While the issue of salary manipulation “immediately before the dismissal” in the context of regulation 3.05 of the FW Regulations has remained untested for a long time, the Commission has finally addressed it in Stinger.

In Stinger, an executive level employee whose pre-reduction salary was above the high income threshold and who subsequently agreed to a salary reduction was held to be a person protected from unfair dismissal, even though the employer restored her pre-reduction salary on the day of the dismissal.

The employer argued that the employee’s salary exceeded the high income threshold at the time of dismissal. The employer also argued that the decision to restore the employee’s salary was not implemented for the purpose of avoiding the unfair dismissal jurisdiction, but to allow the employee to receive payment of her accrued entitlements at the higher rate. The employer submitted that the employee’s earnings should be ascertained by reference to her final payslip only.

On the other hand, the employee argued that her annual rate of earnings should be ascertained by reference to her post-reduction salary.

The Commission rejected the employer’s argument and ruled that the employee’s final payslip did not “provide a sound basis on which to ascertain the [employee’s] annual rate of earnings [for the purposes of the high income threshold]“. It also noted that in ascertaining the employee’s rate of annual earnings it is necessary to consider the circumstances leading up to dismissal. It therefore determined that the employee’s lower salary which was in place prior to the date of dismissal was the rate that applied. The Commission ruled that a different finding would “allow for the manipulation of the [employee’s] salary by the [employer] with the effect of denying the [employee] a right to challenge her dismissal“.

WHAT ARE THE IMPLICATIONS FOR EMPLOYERS?

Employers must be vigilant not only when implementing salary reductions, but also when an employee’s salary is increased, particularly if the increase places them above the high income threshold.

While the FW Regulations require earnings for the purposes of the high income threshold be assessed immediately before dismissal, Stinger explains this exercise does not involve a simple analysis of an employee’s final payslip.

Employers who have implemented COVID-19 related salary reductions for high income earners will face a challenge if they restore an employee’s salary above the high income threshold immediately before dismissal in an attempt to preclude them from making an unfair dismissal claim. However, that challenge might be overcome if:

  • The restoration of the employee’s salary is not made immediately before the dismissal; and
  • The restoration of salaries is made across the board and includes all staff (not just those being dismissed).

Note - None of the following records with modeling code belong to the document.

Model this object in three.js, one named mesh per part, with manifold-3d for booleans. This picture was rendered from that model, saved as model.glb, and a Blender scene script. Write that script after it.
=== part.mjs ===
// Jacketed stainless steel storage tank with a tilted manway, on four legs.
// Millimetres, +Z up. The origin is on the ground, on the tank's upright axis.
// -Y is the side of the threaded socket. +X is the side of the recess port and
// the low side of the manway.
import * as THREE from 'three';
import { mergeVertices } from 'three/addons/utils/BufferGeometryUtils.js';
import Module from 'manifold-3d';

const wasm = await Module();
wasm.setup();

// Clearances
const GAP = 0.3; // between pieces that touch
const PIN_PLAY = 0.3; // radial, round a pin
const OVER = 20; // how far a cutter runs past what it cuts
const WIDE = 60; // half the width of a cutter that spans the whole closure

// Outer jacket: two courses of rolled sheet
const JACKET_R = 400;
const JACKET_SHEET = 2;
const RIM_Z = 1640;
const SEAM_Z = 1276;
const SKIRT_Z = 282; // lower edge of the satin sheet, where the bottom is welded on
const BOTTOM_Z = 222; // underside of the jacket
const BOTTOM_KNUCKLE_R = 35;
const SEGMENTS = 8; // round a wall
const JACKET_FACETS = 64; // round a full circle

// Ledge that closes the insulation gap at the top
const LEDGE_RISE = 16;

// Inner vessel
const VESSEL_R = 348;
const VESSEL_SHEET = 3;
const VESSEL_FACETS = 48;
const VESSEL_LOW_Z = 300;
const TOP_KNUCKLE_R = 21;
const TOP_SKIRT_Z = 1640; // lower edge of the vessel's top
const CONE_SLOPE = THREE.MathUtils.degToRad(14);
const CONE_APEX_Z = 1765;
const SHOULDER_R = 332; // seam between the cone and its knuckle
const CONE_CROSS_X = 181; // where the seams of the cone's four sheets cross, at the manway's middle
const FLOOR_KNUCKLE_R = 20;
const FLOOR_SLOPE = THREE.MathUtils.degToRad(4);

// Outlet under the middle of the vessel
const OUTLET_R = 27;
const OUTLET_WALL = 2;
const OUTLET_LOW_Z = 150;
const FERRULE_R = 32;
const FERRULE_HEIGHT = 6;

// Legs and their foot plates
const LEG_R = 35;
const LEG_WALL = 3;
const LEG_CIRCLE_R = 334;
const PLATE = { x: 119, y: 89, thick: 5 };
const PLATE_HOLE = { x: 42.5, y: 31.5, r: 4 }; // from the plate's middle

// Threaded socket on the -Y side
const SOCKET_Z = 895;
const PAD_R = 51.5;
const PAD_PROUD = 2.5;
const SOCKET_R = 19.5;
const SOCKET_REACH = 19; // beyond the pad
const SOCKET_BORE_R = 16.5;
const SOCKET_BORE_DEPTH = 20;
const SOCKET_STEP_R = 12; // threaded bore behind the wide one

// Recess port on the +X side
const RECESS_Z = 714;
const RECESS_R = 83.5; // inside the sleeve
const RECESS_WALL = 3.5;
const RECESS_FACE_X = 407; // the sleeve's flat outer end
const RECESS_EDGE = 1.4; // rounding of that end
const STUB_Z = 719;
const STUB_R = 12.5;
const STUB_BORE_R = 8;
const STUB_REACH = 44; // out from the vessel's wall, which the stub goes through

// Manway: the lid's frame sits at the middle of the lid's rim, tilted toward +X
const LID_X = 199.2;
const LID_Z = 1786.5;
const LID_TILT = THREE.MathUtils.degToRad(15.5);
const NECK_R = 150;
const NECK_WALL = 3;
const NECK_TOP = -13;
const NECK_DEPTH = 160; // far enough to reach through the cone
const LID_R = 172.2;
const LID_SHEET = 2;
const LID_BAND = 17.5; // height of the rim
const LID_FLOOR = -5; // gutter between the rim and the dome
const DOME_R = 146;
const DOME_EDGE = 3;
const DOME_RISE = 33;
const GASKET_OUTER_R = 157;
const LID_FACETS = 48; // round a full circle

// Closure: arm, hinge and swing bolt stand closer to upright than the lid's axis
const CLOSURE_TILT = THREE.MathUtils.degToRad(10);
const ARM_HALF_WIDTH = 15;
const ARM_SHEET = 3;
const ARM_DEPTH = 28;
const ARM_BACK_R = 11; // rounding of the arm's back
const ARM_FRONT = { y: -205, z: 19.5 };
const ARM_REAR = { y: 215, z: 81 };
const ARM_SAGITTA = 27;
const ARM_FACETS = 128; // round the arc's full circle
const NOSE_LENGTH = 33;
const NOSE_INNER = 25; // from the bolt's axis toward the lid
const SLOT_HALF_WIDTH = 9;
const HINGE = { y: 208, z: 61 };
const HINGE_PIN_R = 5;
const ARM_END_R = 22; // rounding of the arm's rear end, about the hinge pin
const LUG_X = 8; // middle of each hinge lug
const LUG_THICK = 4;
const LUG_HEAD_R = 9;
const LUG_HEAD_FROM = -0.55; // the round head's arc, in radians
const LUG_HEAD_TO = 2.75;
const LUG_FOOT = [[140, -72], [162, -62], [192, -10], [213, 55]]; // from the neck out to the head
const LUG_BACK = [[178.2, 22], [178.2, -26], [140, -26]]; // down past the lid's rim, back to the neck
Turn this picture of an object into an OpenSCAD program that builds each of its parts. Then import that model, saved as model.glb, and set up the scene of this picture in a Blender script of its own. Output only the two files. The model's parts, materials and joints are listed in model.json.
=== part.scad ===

While high income employees are precluded from making unfair dismissal claims if they are also award or enterprise agreement free, employers should be wary that they still have access to a number of other protections under the FW Act (such as general protections claims) and anti-discrimination legislation. Employers must implement a well-planned and careful approach to redundancies and other dismissals to avoid employees challenging those decisions using the mechanisms available to them.